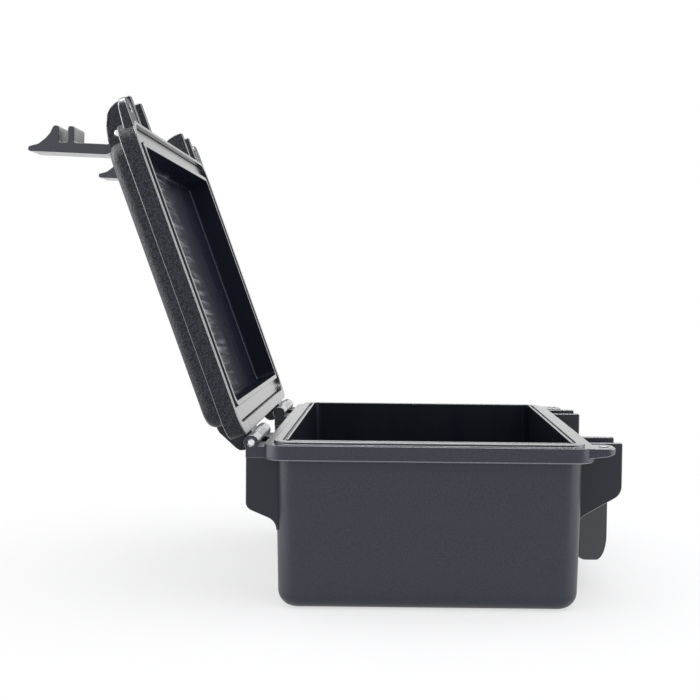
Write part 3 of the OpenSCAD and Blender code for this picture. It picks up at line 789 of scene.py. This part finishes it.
class CASE_OT_make_tub(bpy.types.Operator):
    """Make the moulded tub with its rim, brackets, ears and tabs"""
    bl_idname = "case.make_tub"
    bl_label = "Tub"

    def execute(self, context):
        shell, tub, _, fitting = case_sizes()
        rim = HINGE.z
        slimmer = (shell.length - shell.width) / 2
        half = shell.length / 2
        wall = half - tub.overhang
        mouth = wall - tub.wall
        mouth_corner = tub.corner - tub.wall
        ridge, groove = mouth + tub.ridge, mouth + tub.ridge + tub.groove
        top, groove_floor = rim + tub.plateau, rim + tub.plateau - tub.groove_depth
        ridge_top = top + tub.ridge_height
        plateau, plateau_corner = half - tub.plateau_inset, 8.7 * MM
        flat = wall - 16 * MM
        # From the bottom's outside up the wall, over the rim and down to the floor
        section = [
            (flat, 0, 1 * MM, 0),
            (wall - tub.draft, 0, tub.corner, tub.bottom_edge),
            (wall, rim - tub.flange, tub.corner, 0.8 * MM),
            (half, rim - tub.flange, shell.corner, 1.1 * MM),
            (half, rim, shell.corner, 0.25 * MM),
            (plateau, rim, plateau_corner, 0.3 * MM),
            (plateau, top, plateau_corner, 0.4 * MM),
            (groove, top, mouth_corner + groove - mouth, 0.2 * MM),
            (groove, groove_floor, mouth_corner + groove - mouth, 0.2 * MM),
            (ridge, groove_floor, mouth_corner + tub.ridge, 0.2 * MM),
            (ridge, ridge_top, mouth_corner + tub.ridge, 0.5 * MM),
            (mouth, ridge_top, mouth_corner, 0.5 * MM),
            (mouth - tub.draft, tub.floor, mouth_corner, mouth_corner * 0.9),
            (flat, tub.floor, mouth_corner * 0.1, 0)]
        made = new_object("tub", lambda bm: ring_shell(bm, section, slimmer))
        tabs = padlock_tabs(shell, rim - 0.05 * MM, -1, tub.overhang)
        combine(made, [*self.front_brackets(shell, tub), *self.rear_brackets(shell, tub), tabs], "UNION")
        combine(made, self.holes(shell, fitting), "DIFFERENCE")
        tab_start = half - shell.tab_inset - shell.tab_width

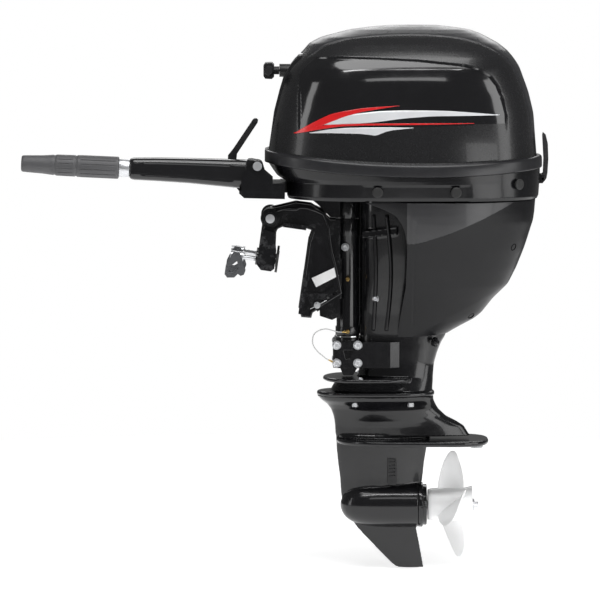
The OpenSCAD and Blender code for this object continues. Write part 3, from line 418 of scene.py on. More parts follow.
def catmull_closed(pts, per):
    p = np.array(pts, float)
    out = []
    n = len(p)
    for i in range(n):
        a, b, c, d = p[i - 1], p[i], p[(i + 1) % n], p[(i + 2) % n]
        for t in np.linspace(0, 1, per, endpoint=False):
            out.append(catmull(a, b, c, d, t))
    return np.array(out)


def edge_rows(edge, low, high, steps):
    """Rows of inset and height that round both edges of a plate or rod."""
    rows = []
    for q in np.linspace(0, math.pi / 2, steps):
        rows.append((edge * (1 - math.sin(q)), low + edge * (1 - math.cos(q))))
    for q in np.linspace(math.pi / 2, 0, steps):
        rows.append((edge * (1 - math.sin(q)), high - edge * (1 - math.cos(q))))
    return rows


def prism_z(pts, z0, z1, name, mat, edge=1.5, smooth=6):
    """Plate lying flat with rounded edges, outline smoothed through its points."""
    p = catmull_closed(pts, smooth) if smooth else np.array(pts, float)
    area = 0.5 * np.sum(p[:, 0] * np.roll(p[:, 1], -1) - np.roll(p[:, 0], -1) * p[:, 1])
    if area < 0:
        p = p[::-1]
    t = np.roll(p, -1, 0) - np.roll(p, 1, 0)
    t /= np.linalg.norm(t, axis=1)[:, None] + 1e-9
    nrm = np.stack([t[:, 1], -t[:, 0]], 1)
    rings = [np.concatenate([p - nrm * ins, np.full((len(p), 1), z)], 1)
             for ins, z in edge_rows(edge, z0, z1, 5)]
    return loft(np.array(rings), name, mat)


def prism_y(pts, y0, y1, name, mat, edge=1.0, smooth=0):
    """Plate standing in the side plane from rows of x, z."""
    ob = prism_z([(x, -z) for x, z in pts], y0, y1, name, mat, edge, smooth)
    stand = Matrix(((1, 0, 0, 0), (0, 0, 1, 0), (0, -1, 0, 0), (0, 0, 0, 1)))
    ob.data.transform(stand)
    return ob


def join(name, objs):
    main = objs[0]
    with bpy.context.temp_override(active_object=main, selected_editable_objects=objs,
                                   selected_objects=objs, object=main):
        bpy.ops.object.join()
    main.name = name
    main.data.name = name
    return main


def baked(ob):
    """Apply all modifiers of an object made here."""
    deps = bpy.context.evaluated_depsgraph_get()
    me = bpy.data.meshes.new_from_object(ob.evaluated_get(deps))
    old = ob.data
    ob.modifiers.clear()
    ob.data = me
    bpy.data.meshes.remove(old)
    return ob


def box(lo, hi, name="cutter"):
    """Plain box between two corners in mm."""
    v = [(x * MM, y * MM, z * MM) for x in (lo[0], hi[0]) for y in (lo[1], hi[1])
         for z in (lo[2], hi[2])]
    f = [(0, 1, 3, 2), (4, 6, 7, 5), (0, 4, 5, 1), (2, 3, 7, 6), (0, 2, 6, 4), (1, 5, 7, 3)]
    return make_mesh(name, v, f, "plastic", smooth=False)


def cut(ob, cutters, solver="EXACT"):
    """Take closed cutters out of an object, then delete them."""
    for c in cutters:
        m = ob.modifiers.new("cut", "BOOLEAN")
        m.operation = "DIFFERENCE"
        m.solver = solver
        m.object = c
    bpy.context.view_layer.update()
    baked(ob)
    for c in cutters:
        bpy.data.objects.remove(c)
    return ob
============
● **REQUIRED TASK**
Give again only the lines that run from the line with "The OpenSCAD and Blender code for this object" to the line with "return rows". Include both of those lines exactly as written.

● **COMPLETE RESPONSE**
The OpenSCAD and Blender code for this object continues. Write part 3, from line 418 of scene.py on. More parts follow.
def catmull_closed(pts, per):
    p = np.array(pts, float)
    out = []
    n = len(p)
    for i in range(n):
        a, b, c, d = p[i - 1], p[i], p[(i + 1) % n], p[(i + 2) % n]
        for t in np.linspace(0, 1, per, endpoint=False):
            out.append(catmull(a, b, c, d, t))
    return np.array(out)


def edge_rows(edge, low, high, steps):
    """Rows of inset and height that round both edges of a plate or rod."""
    rows = []
    for q in np.linspace(0, math.pi / 2, steps):
        rows.append((edge * (1 - math.sin(q)), low + edge * (1 - math.cos(q))))
    for q in np.linspace(math.pi / 2, 0, steps):
        rows.append((edge * (1 - math.sin(q)), high - edge * (1 - math.cos(q))))
    return rows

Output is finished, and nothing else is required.